Give the data again exactly, from its opening line through the line in which "return notches" appears.

Data segment
------------------------------------------------------------

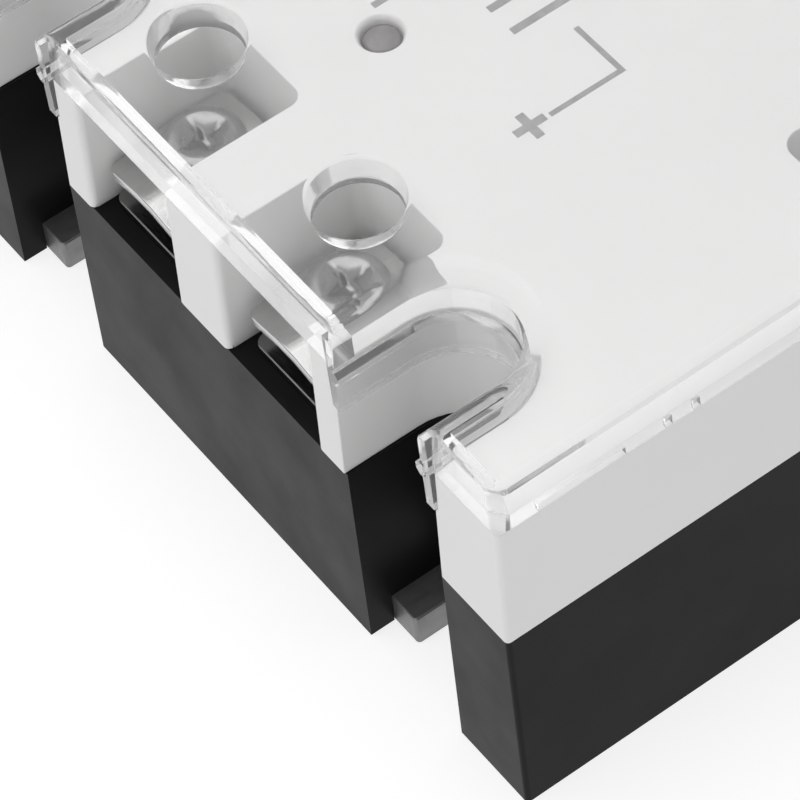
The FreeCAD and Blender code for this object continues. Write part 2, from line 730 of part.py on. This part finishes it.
def round_hole_rims(shape):
    """Fillet the upper rims of the driver holes."""
    rims = []
    for edge in edges_at_level(shape, COVER_TOP_Z):
        if len(edge.Vertexes) == 1:
            rims.append(edge)
    return shape.makeFillet(HOLE_RIM_R, rims)


def foot_notches(sx, sy):
    """Small notches in the foot of one long cover wall, beside the pry slot."""
    notches = []
    face_y = UPPER_TOP_WIDTH / 2.0
    y0 = min(sy * (face_y - 0.4), sy * (face_y + 0.1))
    y1 = max(sy * (face_y - 0.4), sy * (face_y + 0.1))
    for x in FOOT_NOTCH_X:
        x0 = sx * x - 0.3
        notches.append(box(x0, x0 + 0.6, y0, y1, COVER_FOOT_Z - 0.1, COVER_FOOT_Z + 0.9))
    return notches


def make_cover_bead(sx, sy):
    """Pointed rib that runs round the inside of one cover notch."""
    z0 = COVER_BEAD_Z - 0.7
    z1 = COVER_BEAD_Z + 0.7
    rib = notch_shape(sx, sy, COVER_NOTCH_R + 0.3, z0, z1, COVER_BEAD_LENGTH)
    rib = rib.cut(notch_shape(sx, sy, COVER_BEAD_R, z0 - 1.0, z1 + 1.0, LENGTH + 10.0))
    inner = []
    for edge in edges_at_level(rib, z0) + edges_at_level(rib, z1):
        middle = edge.valueAt((edge.FirstParameter + edge.LastParameter) / 2.0)
        along = min(abs(middle.x) - MOUNT_X, 0.0)
        across = abs(middle.y) - MOUNT_Y
        if abs(math.hypot(along, across) - COVER_BEAD_R) < 0.05:
            inner.append(edge)
    return rib.makeChamfer(0.4, inner)


def make_clear_cover():
    outer = tapered_block((UPPER_TOP_LENGTH, UPPER_TOP_WIDTH), (COVER_TOP_LENGTH, COVER_TOP_WIDTH),
                          COVER_FOOT_Z, COVER_TOP_Z, COVER_CORNER_R)
    outer = outer.makeFillet(COVER_EDGE_R, edges_at_level(outer, COVER_TOP_Z))
    inner_x = COVER_TOP_LENGTH / 2.0 - COVER_WALL_T
    inner_y = COVER_TOP_WIDTH / 2.0 - COVER_WALL_T
    room_top = COVER_TOP_Z - COVER_SHEET_T
    room = box(-inner_x, inner_x, -inner_y, inner_y, UPPER_TOP_Z - 1.0, room_top)
    pieces = [outer.cut(room)]
    for wall in all_notches(COVER_SKIRT_R, COVER_SKIRT_Z, COVER_TOP_Z - 0.9, COVER_SKIRT_LENGTH):
        pieces.append(wall)
    body = fuse_all(pieces)
    body = cut_all(body, all_notches(COVER_NOTCH_R, COVER_SKIRT_Z - 1.0, COVER_TOP_Z + 1.0))
    for sx in (-1, 1):
        for sy in (-1, 1):
            body = cut_all(body, notch_lip_cuts(sx, sy))
    for x, y, radius in cover_holes():
        body = body.cut(cover_hole_cut(x, y, radius))
    body = round_hole_rims(body)
    for sx in (-1, 1):
        for sy in (-1, 1):
            body = body.fuse(make_cover_bead(sx, sy))
            pry_x0 = min(sx * 41.0, sx * 48.4)
            pry_x1 = max(sx * 41.0, sx * 48.4)
            pry_y0 = min(sy * 36.0, sy * 38.0)
            pry_y1 = max(sy * 36.0, sy * 38.0)
            body = body.cut(box(pry_x0, pry_x1, pry_y0, pry_y1, COVER_FOOT_Z - 0.1, COVER_FOOT_Z + 0.7))
            body = cut_all(body, foot_notches(sx, sy))
    return body.removeSplitter()


def save(name, shape):
    shape.exportStep(os.path.join("parts", name + ".step"))


def main():
    lower = make_lower_housing()
    insulators = make_insulators()
    pads = make_copper_pads()
    chips = make_thyristor_chips()
    straps = make_output_straps()
    save("lower_housing", lower)
    save("upper_housing", make_upper_housing())
    save("base_plate", make_base_plate())
    save("base_screws", make_base_screws())
    save("input_straps", make_input_straps())
    save("output_straps", straps)
    save("input_nuts", make_nuts("input"))
    save("output_nuts", make_nuts("output"))
    save("circuit_board", make_circuit_board())
    save("led", make_led())
    save("led_leads", make_led_leads())
    save("optocouplers", make_optocouplers())
    save("resistors", make_resistors())
    save("snubber_capacitors", make_capacitors())
    save("varistors", make_varistors())
    save("input_regulator", make_input_regulator())
    save("input_capacitor", make_input_capacitor())
    save("ceramic_insulators", insulators)
    save("copper_pads", pads)
    save("thyristor_chips", chips)
    save("potting", make_potting([lower, insulators, pads, chips, straps]))
    save("clear_cover", make_clear_cover())
    for name, x, y, kind in screw_places():
        save("clamp_" + name, make_clamp(x, y, kind))
        save("screw_" + name, make_terminal_screw(x, y, kind))


main()
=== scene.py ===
import json
import math

import bmesh
import bpy
from mathutils import Matrix, Vector


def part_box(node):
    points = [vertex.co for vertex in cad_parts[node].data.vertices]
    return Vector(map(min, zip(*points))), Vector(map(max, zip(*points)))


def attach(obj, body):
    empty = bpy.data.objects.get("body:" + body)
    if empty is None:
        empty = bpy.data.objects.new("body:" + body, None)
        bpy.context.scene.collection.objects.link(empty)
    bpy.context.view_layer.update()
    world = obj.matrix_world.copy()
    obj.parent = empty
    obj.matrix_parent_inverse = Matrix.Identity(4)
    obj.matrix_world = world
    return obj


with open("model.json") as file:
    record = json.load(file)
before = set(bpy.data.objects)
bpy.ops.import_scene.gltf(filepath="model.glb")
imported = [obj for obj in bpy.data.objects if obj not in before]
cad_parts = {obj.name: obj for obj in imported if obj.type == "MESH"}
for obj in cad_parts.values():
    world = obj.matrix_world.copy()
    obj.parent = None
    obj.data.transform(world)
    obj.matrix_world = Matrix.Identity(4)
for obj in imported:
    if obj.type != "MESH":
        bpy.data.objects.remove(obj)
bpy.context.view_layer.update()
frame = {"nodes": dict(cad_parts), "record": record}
NODES = frame["nodes"]
MM = 0.001

# Camera: places in metres, angles in degrees, lens in millimetres.
CAMERA_TARGET = Vector((-0.0475, -0.0186, 0.025))
CAMERA_DISTANCE = 0.3368
CAMERA_AZIMUTH = -29.27
CAMERA_ELEVATION = 51.87
CAMERA_ROLL = 8.76
CAMERA_LENS = 216.5
CAMERA_CLIP_START = 0.01
CAMERA_CLIP_END = 20.0

# Studio: places and sizes in metres, powers in watts.
WORLD_STRENGTH = 0.42
TOP_LIGHT_PLACE = (-0.12, 0.12, 0.75)
TOP_LIGHT_TARGET = (0.0, 0.0, 0.0)
TOP_LIGHT_SIZE = 0.90
TOP_LIGHT_POWER = 2.55
LEFT_LIGHT_PLACE = (-0.70, -0.10, 0.30)
LEFT_LIGHT_TARGET = (0.0, 0.0, 0.02)
LEFT_LIGHT_SIZE = 0.50
LEFT_LIGHT_POWER = 0.30
FLOOR_HALF = 3.0
FLOOR_GLOW = 0.74

# How the CAD nodes are smoothed, in millimetres and degrees.
WELD_MM = 0.002
FLAT_ANGLE = 0.5
BEVEL_ANGLE = 35.0
CLAMP_BEVEL = (0.14, 2)

# Printed marks on the white top, in millimetres.
MARK_STROKE = 0.45
WAVE_Y = 19.4
WAVE_HALF_LENGTH = 2.0
WAVE_HEIGHT = 0.7
WAVE_HALF_STROKE = 0.25
WAVE_STEPS = 24
DIRECT_X0 = -24.2
DASH_LENGTH = 2.2
DASH_PITCH = 3.4
POWER_TERMINALS = ("line_1", "line_2", "line_3", "load_1", "load_2", "load_3")


# ---------------------------------------------------------------- camera and light

def make_camera():
    azimuth = math.radians(CAMERA_AZIMUTH)
    elevation = math.radians(CAMERA_ELEVATION)
    forward = Vector((-math.sin(azimuth) * math.cos(elevation),
                      math.cos(azimuth) * math.cos(elevation),
                      -math.sin(elevation)))
    data = bpy.data.cameras.new("camera")
    data.lens = CAMERA_LENS
    data.clip_start = CAMERA_CLIP_START
    data.clip_end = CAMERA_CLIP_END
    camera = bpy.data.objects.new("camera", data)
    turn = forward.to_track_quat("-Z", "Y").to_matrix().to_4x4()
    roll = Matrix.Rotation(-math.radians(CAMERA_ROLL), 4, "Z")
    place = Matrix.Translation(CAMERA_TARGET - CAMERA_DISTANCE * forward)
    camera.matrix_world = place @ turn @ roll
    bpy.context.scene.collection.objects.link(camera)
    bpy.context.scene.camera = camera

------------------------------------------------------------

Answer to this exercise
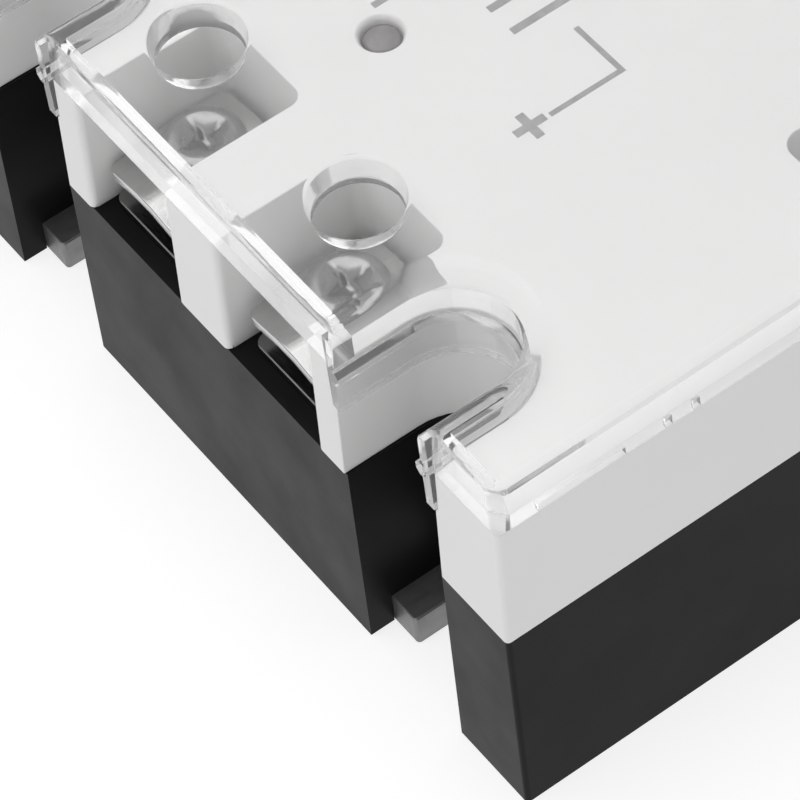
The FreeCAD and Blender code for this object continues. Write part 2, from line 730 of part.py on. This part finishes it.
def round_hole_rims(shape):
    """Fillet the upper rims of the driver holes."""
    rims = []
    for edge in edges_at_level(shape, COVER_TOP_Z):
        if len(edge.Vertexes) == 1:
            rims.append(edge)
    return shape.makeFillet(HOLE_RIM_R, rims)


def foot_notches(sx, sy):
    """Small notches in the foot of one long cover wall, beside the pry slot."""
    notches = []
    face_y = UPPER_TOP_WIDTH / 2.0
    y0 = min(sy * (face_y - 0.4), sy * (face_y + 0.1))
    y1 = max(sy * (face_y - 0.4), sy * (face_y + 0.1))
    for x in FOOT_NOTCH_X:
        x0 = sx * x - 0.3
        notches.append(box(x0, x0 + 0.6, y0, y1, COVER_FOOT_Z - 0.1, COVER_FOOT_Z + 0.9))
    return notches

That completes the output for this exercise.